5. The paper needs to be better organized. The figure number is chaotic. They should be in the same order in the text. Captions of Fig. 3 and Fig. 4 are not acceptable. You should provide all the necessary information in the caption. Also, your subplot label should always be distinct from your plots.
6. This paper needed to provide a detailed explanation of the discrepancy between Changzhou and Pekin. Is that due to different eBC sources, seasons, geographical locations, or something else? What can we learn from your results? How can we utilize your results?
7. The manuscript needs to be proofread by professional proofreaders before resubmission. There are lots of grammar issues.

Specific comments:

1. L56-59, “It should be noted … (chow et al., 2001). I suggest discussing "Soot superaggregates from flaming wildfires and their direct radiative forcing." Offline microscopy technology can be used to analyze large soot particles.
2. Figure 5 a2 and a4: Why PDF mode overlaps with lower quartiles, not the median?
3. L179-181, “In order to … 1.0 µg m^-3.” How did you define the thresholds of these three periods? Based on statistical analysis or literature?
4. L218, “It could be … ubiquitous.” When you say something is ubiquitous, abundant, etc., you should show the fraction with uncertainties. Please check the manuscript and revise it accordingly.

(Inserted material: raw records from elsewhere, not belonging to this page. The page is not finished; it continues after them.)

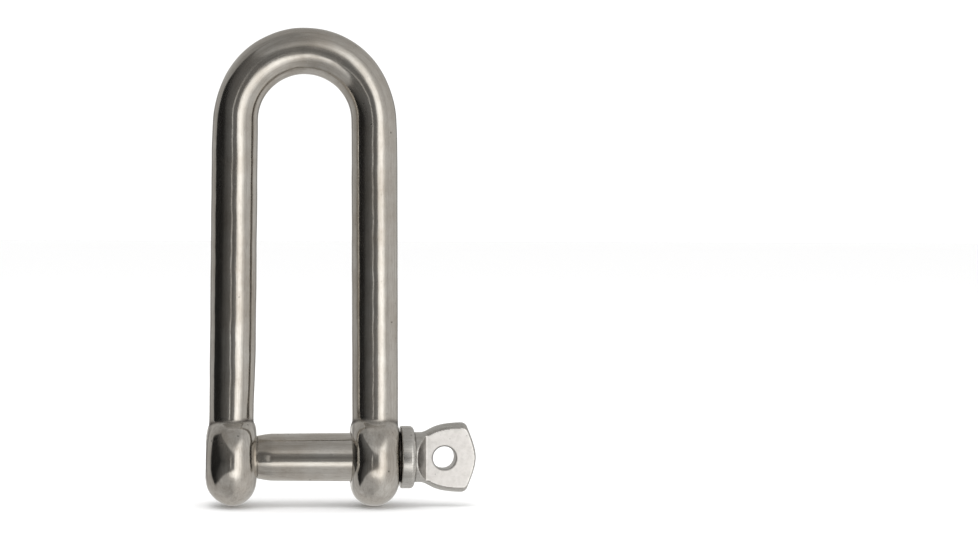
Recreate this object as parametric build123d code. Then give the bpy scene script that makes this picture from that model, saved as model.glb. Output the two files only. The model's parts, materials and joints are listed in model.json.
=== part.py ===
from build123d import *
from math import cos, radians, sin
import os

# Long dee shackle: a round-bar bow with two forged ears, closed by a one-piece screw pin.
# Millimetres.  The origin is on the pin's axis, midway between the ears.  +X runs along the pin
# towards its head, and +Z runs up the bow to its crown.

# The bow's bar and the space inside it
BAR_DIAMETER = 10.0
INSIDE_LENGTH = 78.0  # from the pin's shank to the inside of the crown
JAW_WIDTH = 20.5  # between the inner faces of the ears
LEG_SETBACK = 0.35  # an ear's inner face stands this far inside its leg
LEG_SPLAY = 0.35  # degrees that each leg leans outwards on its way down

# The ears, barrels that lie along the pin
EAR_WALL = 4.45  # steel round the pin hole, at the ear's crest
EAR_DROP = 0.7  # the ear's own centre lies this far below the pin's axis
EAR_EDGE_RADIUS = 5.0
EAR_CREST = 0.5  # the least width of crest left between an ear's two rounded edges
CLEAR_EAR_EXTRA = 0.15  # the clear ear's outer face stands this far outside its leg
DOME_RISE = 1.0  # the threaded ear's outer face is domed by this much

# The pin's shank and thread
PIN_DIAMETER = 10.4
THREAD_STEP = 0.3  # the thread's crests lie this far below the shank's surface
RELIEF_STEP = 0.3  # the groove between thread and shank lies this far below the crests
RELIEF_WIDTH = 1.2
LEAD_IN_LENGTH = 3.0  # the cone from the groove up to the full shank
TIP_CHAMFER = 0.8
TIP_INSET = 0.4  # the pin's tip stops this far inside the threaded ear's dome

# Clearances, all radial except the gap under the collar
THREAD_CLEARANCE = 0.05
HOLE_CLEARANCE = 0.25
COLLAR_GAP = 0.6

# The pin's collar, neck and flat head
COLLAR_RIM = 1.6  # the collar stands this far out from the shank
COLLAR_WIDTH = 2.6
COLLAR_EDGE_RADIUS = 0.9
NECK_DIAMETER = 10.9
NECK_LENGTH = 1.1
HEAD_LENGTH = 12.5
HEAD_WIDTH = 15.5
HEAD_THICKNESS = 5.0
HEAD_TIP_RISE = 2.9  # how far the head's end bulges past its corners
HEAD_FLARE = ((0.22, 0.37), (0.46, 0.93))  # the flare's control points, as shares of its run and rise
HEAD_CORNER_RADIUS = 0.8
HEAD_EDGE_RADIUS = 0.7
SCALLOP_RADIUS = 2.35  # the hollow that leads from the round neck to each flat face
SCALLOP_END = 1.6  # from the neck's end to where the flat face begins
EYE_DIAMETER = 5.0
EYE_SETBACK = 7.05  # from the head's tip to the eye's centre
EYE_CHAMFER = 0.3

# Sizes that follow from those above
bar_radius = BAR_DIAMETER / 2
pin_radius = PIN_DIAMETER / 2
thread_radius = pin_radius - THREAD_STEP
relief_radius = thread_radius - RELIEF_STEP
clear_hole_radius = pin_radius + HOLE_CLEARANCE
jaw_side = JAW_WIDTH / 2
ear_radius = clear_hole_radius + EAR_WALL
leg_foot_x = jaw_side + LEG_SETBACK + bar_radius
clear_ear_width = LEG_SETBACK + BAR_DIAMETER + CLEAR_EAR_EXTRA
threaded_ear_width = LEG_SETBACK + BAR_DIAMETER + DOME_RISE
pin_tip_x = TIP_INSET - jaw_side - threaded_ear_width
collar_x = jaw_side + clear_ear_width + COLLAR_GAP
neck_x = collar_x + COLLAR_WIDTH
head_x = neck_x + NECK_LENGTH
head_tip_x = head_x + HEAD_LENGTH
head_corner_x = head_tip_x - HEAD_TIP_RISE
flat_x = head_x + SCALLOP_END
eye_x = head_tip_x - EYE_SETBACK


def along_pin(radius, start, end):
    """A round bar on the pin's axis, from one place along it to another."""
    bar = Cylinder(radius, end - start, rotation=(0, 90, 0))
    return Pos((start + end) / 2, 0, 0) * bar


def turned(section):
    """The solid that a flat section, drawn as (x, radius), makes when it turns about the X axis."""
    return revolve(Plane.XZ * section, Axis.X)


def bent_bar():
    """The round bar: two legs that lean apart a little, joined by the arc of the crown."""
    lean = radians(LEG_SPLAY)
    crown_top = pin_radius + INSIDE_LENGTH + bar_radius
    arc_radius = (leg_foot_x * cos(lean) - crown_top * sin(lean)) / (1 - sin(lean))
    arc_z = crown_top - arc_radius
    shoulder = (arc_radius * cos(lean), 0, arc_z + arc_radius * sin(lean))
    mirrored = (-shoulder[0], 0, shoulder[2])
    foot = (leg_foot_x, 0, 0)
    path = Line((-leg_foot_x, 0, 0), mirrored)
    path += ThreePointArc(mirrored, (0, 0, crown_top), shoulder)
    path += Line(shoulder, foot)
    start = Plane(origin=path @ 0, z_dir=path % 0)
    return sweep(start * Circle(bar_radius), path)


def ear(width, dome_rise):
    """An ear on the +X side: a barrel with a flat inner face and rounded edges."""
    edge_radius = min(EAR_EDGE_RADIUS, (width - EAR_CREST) / 2)
    outer_x = jaw_side + width
    rim_x = outer_x - dome_rise
    outline = Polyline((outer_x, 0), (jaw_side, 0), (jaw_side, ear_radius), (rim_x, ear_radius))
    if dome_rise > 0:
        dome_radius = (ear_radius**2 + dome_rise**2) / (2 * dome_rise)
        outline += RadiusArc((rim_x, ear_radius), (outer_x, 0), dome_radius)
    else:
        outline += Line((rim_x, ear_radius), (outer_x, 0))
    section = make_face(outline)
    corners = section.vertices().group_by(Axis.Y)[-1]
    return Pos(0, 0, -EAR_DROP) * turned(fillet(corners, edge_radius))


def bow():
    """The bar and its two ears, with the threaded hole at -X and the clear hole at +X."""
    body = bent_bar()
    body += ear(clear_ear_width, 0)
    body += mirror(ear(threaded_ear_width, DOME_RISE), Plane.YZ)
    past = 2 * BAR_DIAMETER
    body -= along_pin(clear_hole_radius, 0, leg_foot_x + past)
    body -= along_pin(thread_radius + THREAD_CLEARANCE, -leg_foot_x - past, 0)
    return body


def pin_shaft():
    """The turned part of the pin: thread, relief groove, lead-in cone, shank, collar and neck."""
    relief_x = -jaw_side
    thread_end_x = relief_x - RELIEF_WIDTH
    steps = Polyline(
        (pin_tip_x, 0),
        (pin_tip_x, thread_radius - TIP_CHAMFER),
        (pin_tip_x + TIP_CHAMFER, thread_radius),
        (thread_end_x, thread_radius),
        (thread_end_x, relief_radius),
        (relief_x, relief_radius),
        (relief_x + LEAD_IN_LENGTH, pin_radius),
        (collar_x, pin_radius),
        (collar_x, 0),
        (pin_tip_x, 0),
    )
    disc = along_pin(pin_radius + COLLAR_RIM, collar_x, neck_x)
    collar = fillet(disc.edges().filter_by(GeomType.CIRCLE), COLLAR_EDGE_RADIUS)
    neck = along_pin(NECK_DIAMETER / 2, neck_x, flat_x + SCALLOP_RADIUS)
    return turned(make_face(steps)) + collar + neck


def head_plate():
    """The flat head, waisted at the neck and bulging at its end, with rounded edges."""
    waist = NECK_DIAMETER / 2
    half_width = HEAD_WIDTH / 2
    flare = head_corner_x - head_x
    rise = half_width - waist
    bend = [(head_x + run * flare, waist + up * rise) for run, up in HEAD_FLARE]
    upper = Bezier((head_x, waist), *bend, (head_corner_x, half_width))
    end = ThreePointArc((head_corner_x, half_width), (head_tip_x, 0), (head_corner_x, -half_width))
    outline = upper + end + mirror(upper, Plane.XZ)
    outline += Line((head_x, -waist), (head_x, waist))
    face = make_face(outline)
    corners = [v for v in face.vertices() if v.X > head_x + flare / 2]
    face = fillet(corners, HEAD_CORNER_RADIUS)
    plate = extrude(Plane.XZ * face, HEAD_THICKNESS / 2, both=True)
    faces = plate.faces().sort_by(Axis.Y)
    rims = faces[0].edges() + faces[-1].edges()
    outer_rims = [e for e in rims if e.center().X > head_x + HEAD_CORNER_RADIUS]
    return fillet(outer_rims, HEAD_EDGE_RADIUS)


def scallops():
    """The two tools that cut the round neck down to the head's thickness."""
    face_y = HEAD_THICKNESS / 2
    hollow_y = face_y + SCALLOP_RADIUS
    far_x = flat_x + NECK_DIAMETER
    far_y = face_y + NECK_DIAMETER
    outline = Line((flat_x, face_y), (far_x, face_y))
    outline += Polyline((far_x, face_y), (far_x, far_y), (flat_x - SCALLOP_RADIUS, far_y))
    outline += Line((flat_x - SCALLOP_RADIUS, far_y), (flat_x - SCALLOP_RADIUS, hollow_y))
    outline += RadiusArc((flat_x - SCALLOP_RADIUS, hollow_y), (flat_x, face_y), -SCALLOP_RADIUS)
    tool = extrude(make_face(outline), HEAD_WIDTH, both=True)
    return tool + mirror(tool, Plane.XZ)


def screw_pin():
    """The whole pin, forged in one piece, with the eye through its head."""
    body = pin_shaft() + head_plate() - scallops()
    eye_radius = EYE_DIAMETER / 2
    body -= Pos(eye_x, 0, 0) * Cylinder(eye_radius, 2 * HEAD_THICKNESS, rotation=(90, 0, 0))
    for side in (-1, 1):
        rim = Cone(
            eye_radius,
            eye_radius + 2 * EYE_CHAMFER,
            2 * EYE_CHAMFER,
            rotation=(-90 * side, 0, 0),
        )
        body -= Pos(eye_x, side * HEAD_THICKNESS / 2, 0) * rim
    return body


os.makedirs("parts", exist_ok=True)
export_step(bow(), "parts/bow.step")
export_step(screw_pin(), "parts/screw_pin.step")
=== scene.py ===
"""The looks of a long dee shackle: a polished stainless bow closed by a satin-headed screw pin."""
import json
from math import cos, pi, radians, sin, tau

import bmesh
import bpy
import numpy as np
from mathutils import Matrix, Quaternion, Vector


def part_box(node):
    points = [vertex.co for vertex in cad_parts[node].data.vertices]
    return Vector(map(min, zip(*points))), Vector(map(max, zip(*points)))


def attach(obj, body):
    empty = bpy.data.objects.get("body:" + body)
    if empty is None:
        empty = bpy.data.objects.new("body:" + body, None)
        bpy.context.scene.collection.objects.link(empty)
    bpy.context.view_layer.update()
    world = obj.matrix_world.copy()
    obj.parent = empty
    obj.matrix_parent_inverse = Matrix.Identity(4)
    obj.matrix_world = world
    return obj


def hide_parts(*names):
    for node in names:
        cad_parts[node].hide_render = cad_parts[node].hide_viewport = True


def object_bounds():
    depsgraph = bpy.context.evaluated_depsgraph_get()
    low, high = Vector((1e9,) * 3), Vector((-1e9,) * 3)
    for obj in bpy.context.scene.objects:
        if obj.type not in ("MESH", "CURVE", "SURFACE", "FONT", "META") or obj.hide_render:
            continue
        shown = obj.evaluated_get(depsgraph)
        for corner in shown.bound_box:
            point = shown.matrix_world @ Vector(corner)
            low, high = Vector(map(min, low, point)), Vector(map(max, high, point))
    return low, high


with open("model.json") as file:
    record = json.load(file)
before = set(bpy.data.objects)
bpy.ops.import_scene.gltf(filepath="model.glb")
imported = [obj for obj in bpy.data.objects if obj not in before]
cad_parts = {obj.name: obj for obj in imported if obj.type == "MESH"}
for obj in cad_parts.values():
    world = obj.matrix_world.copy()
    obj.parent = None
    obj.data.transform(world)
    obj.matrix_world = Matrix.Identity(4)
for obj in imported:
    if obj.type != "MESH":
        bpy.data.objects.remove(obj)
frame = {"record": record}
cad_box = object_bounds()
MM = 0.001

# Where things are, from the frame
bow_low, bow_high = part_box("bow")
pin_low, pin_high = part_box("screw_pin")
mounts = {mount["name"]: mount for mount in frame["record"]["mounts"]}
EAR_RADIUS = (bow_high[1] - bow_low[1]) / 2
EAR_Z = bow_low[2] + EAR_RADIUS
CROWN_INSIDE_Z = mounts["bow_crown"]["pos_m"][2]
EYE_X = mounts["head_eye"]["pos_m"][0]
EYE_RADIUS = mounts["head_eye"]["dims"]["r_mm"] * MM
PIN_TIP_X = pin_low[0]
HEAD_TIP_X = pin_high[0]
COLLAR_RADIUS = pin_high[1]

# The bow's bar
BAR_RADIUS = 5.0 * MM
JAW_SIDE = 10.25 * MM
LEG_FOOT_X = 15.6 * MM
LEG_LEAN = radians(0.35)
CROWN_TOP_Z = CROWN_INSIDE_Z + BAR_RADIUS
CROWN_RADIUS = LEG_FOOT_X * cos(LEG_LEAN) - CROWN_TOP_Z * sin(LEG_LEAN)
CROWN_RADIUS /= 1 - sin(LEG_LEAN)
CROWN_Z = CROWN_TOP_Z - CROWN_RADIUS

# Where the bar isn't even: by how much, at what place, and over what reach. Places on the bend are
# in degrees from its top, and on the leg they are heights.
CROWN_SWELL = (0.12 * MM, 0, 32)
SHOULDER_THINNING = (0.36 * MM, 72, 22)
LEFT_LEG_PINCH = (0.35 * MM, 8 * MM, 9 * MM)
RIPPLE_HEIGHT = 0.016 * MM

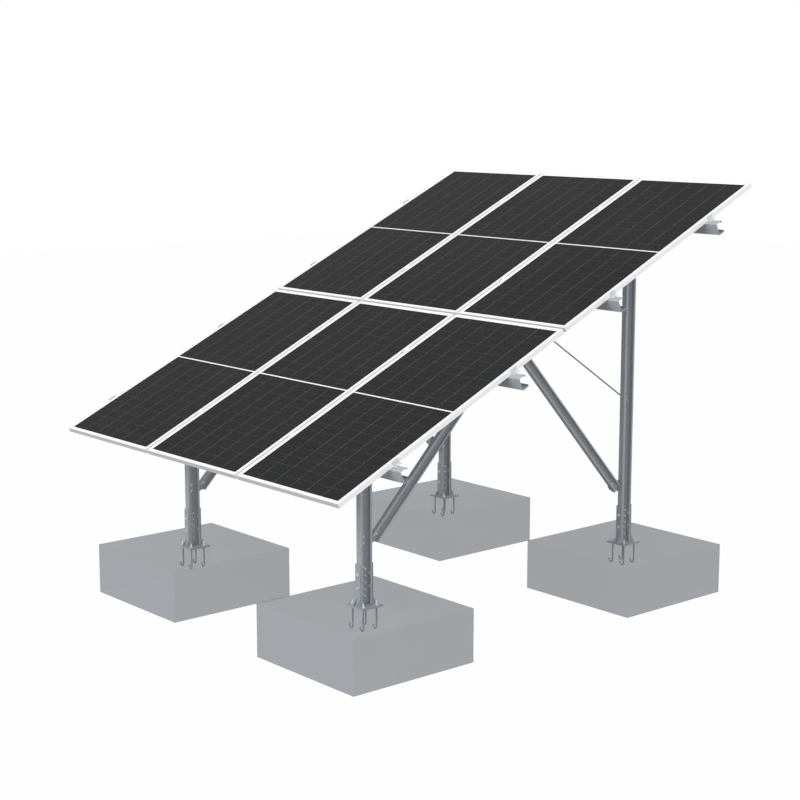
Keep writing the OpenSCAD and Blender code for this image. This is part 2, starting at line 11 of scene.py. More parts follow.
import bmesh
import bpy
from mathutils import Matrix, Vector


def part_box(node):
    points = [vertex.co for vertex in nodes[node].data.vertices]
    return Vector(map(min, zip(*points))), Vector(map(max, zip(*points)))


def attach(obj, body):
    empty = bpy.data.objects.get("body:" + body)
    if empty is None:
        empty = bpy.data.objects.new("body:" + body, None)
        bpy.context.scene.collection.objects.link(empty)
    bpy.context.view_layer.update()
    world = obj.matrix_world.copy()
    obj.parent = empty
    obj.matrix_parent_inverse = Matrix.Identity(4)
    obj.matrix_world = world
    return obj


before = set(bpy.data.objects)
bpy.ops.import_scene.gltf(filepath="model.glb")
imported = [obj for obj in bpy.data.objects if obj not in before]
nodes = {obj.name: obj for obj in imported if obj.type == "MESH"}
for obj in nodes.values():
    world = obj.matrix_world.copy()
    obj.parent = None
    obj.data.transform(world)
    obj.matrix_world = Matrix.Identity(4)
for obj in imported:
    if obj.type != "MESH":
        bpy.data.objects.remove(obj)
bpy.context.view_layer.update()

# %% [markdown]
# ## The camera
# A product picture is mostly decided by where the camera stands. This one looks from the front right,
# ten degrees above level, through a long lens, which keeps the upright posts nearly parallel. The place
# was found by matching the corners of the table and of the footings to the photograph, so it is written
# here as a place, a target and a focal length, and not as three angles that nobody could check.

# %% Place the camera
CAMERA_PLACE = Vector((10.179, -8.794, 3.958))
CAMERA_TARGET = Vector((0.0251, -0.0969, 1.6046))
FOCAL_MM = 77.04

camera_data = bpy.data.cameras.new("camera")
camera_data.lens = FOCAL_MM
camera = bpy.data.objects.new("camera", camera_data)
camera.location = CAMERA_PLACE
camera.rotation_euler = (CAMERA_TARGET - CAMERA_PLACE).to_track_quat("-Z", "Y").to_euler()
bpy.context.scene.collection.objects.link(camera)
bpy.context.scene.camera = camera
print("camera distance:", round((CAMERA_TARGET - CAMERA_PLACE).length, 2), "m")

# %% [markdown]
# ## Node trees from Python
# Every finish below is a formula, such as "light grey, but darker where the noise is high". Wiring that
# by hand means dozens of nearly equal lines. Two small classes avoid it. Socket wraps an output and
# overloads the arithmetic operators, so `1 - mask * 0.3` adds the Math nodes by itself. Tree makes any
# other node in one call: its type, its settings, then the values or links of its sockets.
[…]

5. L242-243, “It could be … boundary layer.” What do you mean by Level of eBCMSD? Total mass or particle size? Why do you say that the planetary boundary layer regulates it? There should be more emission of eBC during the daytime, especially at morning and evening traffic peaks.
6. L260-261, “The large spread … on absorption.” How about different BC mass in different size bins?
7. L320-323, “The increase in … that in Beijing.” Please explain the difference in detail (see my previous major comment).
8. Section 3.4 Case study. Why do you have this section here? It should be discussed in your previous sections. Moreover, what’s the advantage of using mean diameter compared with geometric mean diameter?
9. The conclusions section needs to add more discussion about environmental implications.